I have a feeling if this wasn’t from his POV, you would be puking at him. In this book, he wasn’t that big of a fighter, but I still admire his patience in dealing with Lake’s psychotic episodes.

I have a theory here: Miss Hoover understands what the girls want. She gave an artistic, responsible, and mature match to the oldest daughter of the house.

Even though he was going through his own deals, not for sure he seemed irresponsible to Lake or the family members. I liked him in this book. Kristen will need her own book. ASAP. Also, Kel is cute, genuinely.

Okay, maybe after Eddie and Gavin. We learned about this couple in this book, but something tells me this isn’t over, and we will need more of them in the upcoming books.

My Final Words

This is not the type of book I would crave to read, but the one I would pick up once in a lifetime to know what all the hype is about. That’s because I’m not much of a romance-genre person, and even if I was, my tastes inclined towards books like Pride and Prejudice. I love it from start to finish.

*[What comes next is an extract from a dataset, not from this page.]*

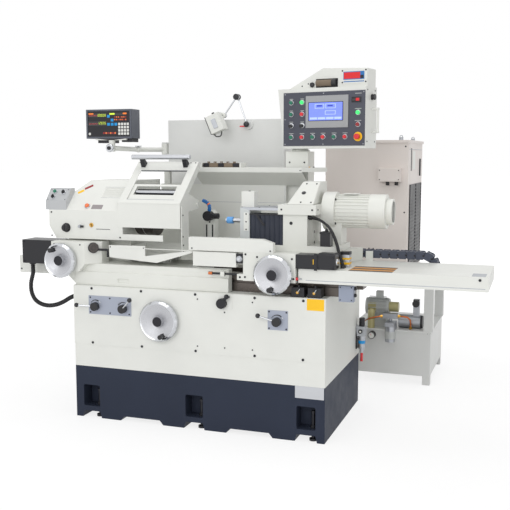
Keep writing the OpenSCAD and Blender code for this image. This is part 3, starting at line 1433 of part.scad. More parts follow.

Mr. Darcy set the standards quite high, eh?

Apart from that, the target audience seems to be around 15-20 of age (that means I’m one of the targets), but this book was not for me. It was a casual read, but the characters were written beautifully.

I love literary works and poetry, and I absolutely adore how poetry was embedded in every plot of the book – bringing out the influence of poetry in the smallest events of our lives, which is the whole point of poetry.

The characters were decent to taste. You can give it a try for experience.